Layer Normalization and Network Plasticity

The analysis begins by acknowledging prior work illustrating that maintaining plasticity—an RL network's ability to adapt to new information—is integral to performance. While normalization layers, like layer normalization, mitigate issues such as loss of plasticity and overestimation bias in deep RL, they are insufficient on their own. This insufficiency stems from the interaction between normalization and the learning rate, where the norm of the network parameters growing implicitly leads to a decay in the effective learning rate.

Layer normalization induces scale-invariance within the network, altering the gradient scaling and consequently the learning rate. The authors show that saturated units, which would otherwise cease learning, still receive gradient signals due to the correlations introduced by normalization, enabling recovery and continued learning—an important insight that supports the robustness of normalization techniques in RL tasks.

Effective Learning Rate Decay

A significant insight from this work is how parameter norm growth, a common occurrence in networks trained without regularization, leads to diminishing effective learning rates. This implicit learning rate decay is shown to be critical in certain stationary RL settings, explaining some counterintuitive findings such as performance degradation when weight decay is applied. The authors deduce that effective learning rate schedules have a more nuanced effect on optimization than previously understood.

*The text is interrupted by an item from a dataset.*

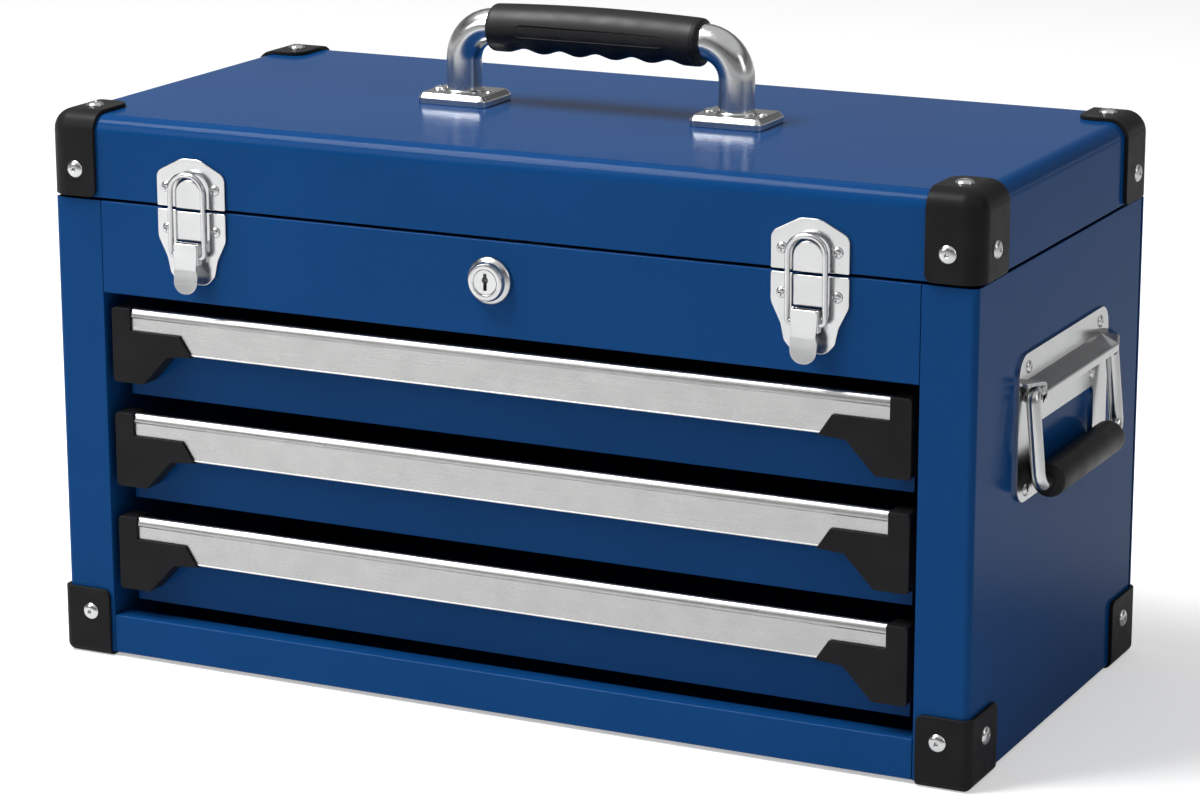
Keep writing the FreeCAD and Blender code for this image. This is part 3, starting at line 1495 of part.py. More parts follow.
def fasteners():
    large = low_head("rivet", q.rivet_radius, q.rivet_height, q.rivet_bevel)
    small = low_head("small_rivet", q.small_rivet_radius, q.small_rivet_height,
                     q.small_rivet_bevel)
    screw = low_head("latch_screw", q.latch_screw_radius, q.latch_screw_height,
                     q.latch_screw_bevel)
    lid_places = guard_rivets(large, lid_foot + q.guard_rivet_lift, lid_top + q.guard_wall, (0, 0, 1))
    foot_top = lid_top + q.foot_height
    for side in (1, -1):
        for reach in (q.foot_rivet_reach, -q.foot_rivet_reach):
            lid_places.append((small, q.handle_half_span * side + reach, ZERO, foot_top, (0, 0, 1)))
    set_heads("lid_rivets", lid_places)
    case_places = guard_rivets(large, case_foot + q.guard_lower_rivet_lift, ZERO, None)
    high = side_plate_high - q.side_rivet_high_drop
    low = side_plate_low + q.side_rivet_low_lift
    middle = side_window_high + q.side_rivet_middle_lift
    for side in (1, -1):
        face = side_plate_out * side
        for hand in (1, -1):
            for reach, level in ((q.side_rivet_low_reach, low), (q.side_rivet_reach, high),
                                 (q.side_rivet_middle_reach, middle)):
                case_places.append((small, face, reach * hand, level, (side, 0, 0)))
    set_heads("case_rivets", case_places)
    plate_face = -depth_half - q.latch_plate
    catch_level = lid_foot + q.latch_edge_gap + q.catch_screw_lift
    base_level = case_top - q.latch_edge_gap - q.base_screw_drop
    for name, level in (("lid_latch_screws", catch_level), ("case_latch_screws", base_level)):
        set_heads(name, [(screw, latch_place * side + reach, plate_face, level, (0, -1, 0))
                         for side in (1, -1)
                         for reach in (q.latch_screw_reach, -q.latch_screw_reach)])


# The whole box

for side, hand in HANDS:
    side_panel("side_panel_" + hand, side)
    slide_upright("slide_upright_" + hand, side)
back_panel()
bottom_panel()
top_front_panel()
tray_floor()

for side, hand in HANDS:
    channels = [slide_channel("slide_channel_%s_%d" % (hand, n), side, drawer_level(n) + slide_level)
                for n in range(1, DRAWERS + 1)]
    keep(group("slide_channels_" + hand, channels), "slide_channels_" + hand)

ball = bearing_ball()
for number in range(1, DRAWERS + 1):
    name = "drawer_%d" % number
    level = drawer_level(number)
    for piece, word in ((drawer_tray(name + "_tray"), "_tray"), (drawer_pull(name + "_pull"), "_pull")):
        move_to(piece, z=level)
        keep(piece, name + word)
    caps = group(name + "_end_caps", [end_cap("%s_cap_%s" % (name, hand), side) for side, hand in HANDS])
    move_to(caps, z=level)
    keep(caps, name + "_end_caps")
    rails = group(name + "_rails", [drawer_rail("%s_rail_%s" % (name, hand), side)
                                    for side, hand in HANDS])
    move_to(rails, z=level + slide_level)
    keep(rails, name + "_rails")
    cages = []
    for side, hand in HANDS:
        cages.append(ball_cage("%s_cage_%s" % (name, hand), side))
        cages.extend(balls("%s_balls_%s" % (name, hand), side, ball))
    cage = group(name + "_ball_cages", cages)
    move_to(cage, z=level + slide_level)
    keep(cage, name + "_ball_cages")

lid_shell()
corner_guards()
hinge_leaf("hinge_leaf_case", -1, 0, (KNUCKLES + 1) // 2)
hinge_leaf("hinge_leaf_lid", 1, 1, KNUCKLES // 2)
hinge_pin()

for side, hand in HANDS:
    latch_catch("latch_catch_" + hand, side)
    latch_base("latch_base_" + hand, side)
    latch_lever("latch_lever_" + hand, side)
    latch_wire("latch_wire_" + hand, side)

lock_housing()
lock_nut()
lock_plug()
lock_cam()
lock_strike()

for side, hand in HANDS:
    handle_foot("handle_foot_" + hand, side)
handle_tube()
handle_grip()

for side, hand in HANDS:
    side_plate("side_handle_plate_" + hand, side)
    side_bail("side_handle_bail_" + hand, side)
    side_grip("side_handle_grip_" + hand, side)

fasteners()

doc.recompute()

for piece in doc.Objects:
    faults = [state for state in piece.State if state in ("Invalid", "Error")]
    if faults:
        raise RuntimeError("%s is %s" % (piece.Label, faults))

os.makedirs("parts", exist_ok=True)
for piece in nodes:
    shape = piece.Shape
    if shape.isNull() or not shape.isValid() or not shape.Solids:
        raise RuntimeError("%s has no sound solid" % piece.Label)
    shape.exportStep(os.path.join("parts", piece.Label + ".step"))
print("wrote %d nodes" % len(nodes))
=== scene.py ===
# %% [markdown]
# # A portable tool box in Blender
#
# This is a lesson in dressing a machine part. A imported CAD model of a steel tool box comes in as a
# fixed frame: sheet-metal case, three drawers on slides, a lid, latches, a lock and handles. Every
# piece keeps its place. What we add is what a camera sees: softened edges, pressed and turned
# details, and finishes such as enamel, chrome, brushed aluminium and rubber.

# %% Load the frame
import json
import math

import bmesh
import bpy
from mathutils import Matrix, Vector

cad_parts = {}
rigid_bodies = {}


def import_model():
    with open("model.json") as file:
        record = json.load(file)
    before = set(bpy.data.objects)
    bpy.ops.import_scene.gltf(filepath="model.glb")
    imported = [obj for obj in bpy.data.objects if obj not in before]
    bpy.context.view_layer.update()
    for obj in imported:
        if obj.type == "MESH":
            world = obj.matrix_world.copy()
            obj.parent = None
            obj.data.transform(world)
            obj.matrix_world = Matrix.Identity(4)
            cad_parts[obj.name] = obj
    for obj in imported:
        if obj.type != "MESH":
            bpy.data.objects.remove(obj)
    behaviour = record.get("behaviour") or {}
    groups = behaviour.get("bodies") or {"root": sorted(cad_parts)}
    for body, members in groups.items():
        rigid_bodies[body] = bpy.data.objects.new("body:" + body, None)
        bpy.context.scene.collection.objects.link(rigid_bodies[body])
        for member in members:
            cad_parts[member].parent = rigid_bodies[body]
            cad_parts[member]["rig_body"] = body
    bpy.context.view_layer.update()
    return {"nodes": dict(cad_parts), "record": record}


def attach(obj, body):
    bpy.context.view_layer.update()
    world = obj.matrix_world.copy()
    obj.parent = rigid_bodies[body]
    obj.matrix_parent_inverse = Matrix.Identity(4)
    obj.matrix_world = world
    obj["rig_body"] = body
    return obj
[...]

The Normalize-and-Project (NaP) Method

To address the challenges identified, the paper introduces the Normalize-and-Project method. This technique couples the introduction of normalization layers with a weight projection step that maintains a constant effective learning rate. The NaP approach involves:

  1. Adding normalization layers prior to nonlinearities.
  2. Projecting the network’s weights onto a fixed-norm sphere after each update to disentangle the effective learning rate from parameter norm changes.

Empirical Evaluation

The authors validate NaP across multiple experiments, demonstrating that it does not impair performance on stationary supervised tasks while substantially improving robustness in nonstationary settings. Key results include:

  • Continual Learning: NaP mitigates performance degradation seen with simple networks on the CIFAR-10 dataset under repeated label permutations, maintaining high accuracy over many cycles.
  • Deep RL: In both single-task and sequential settings within the Arcade Learning Environment, NaP significantly improves performance and resilience to nonstationarity. The experiments indicated that without proper learning rate schedules, performance can still degrade, underscoring the delicate balance needed in managing learning rates.

Implications and Future Directions

The paper's findings suggest that ensuring stable and consistent learning rates is crucial for both theoretical understanding and practical implementation of RL algorithms. The proposed NaP method particularly shines in its simplicity and broad applicability to various architectures, including ResNets and transformers.

Future avenues for research include exploring adaptive learning rate schedules tailored for NaP, further dissecting the interaction between different normalization techniques and learning rates, and extending these insights to other forms of nonstationary problems beyond RL.

In conclusion, the paper by Lyle et al. presents compelling evidence for the intertwined roles of normalization and effective learning rates in deep learning, offering practical and theoretical advancements that could influence the design of more robust RL systems.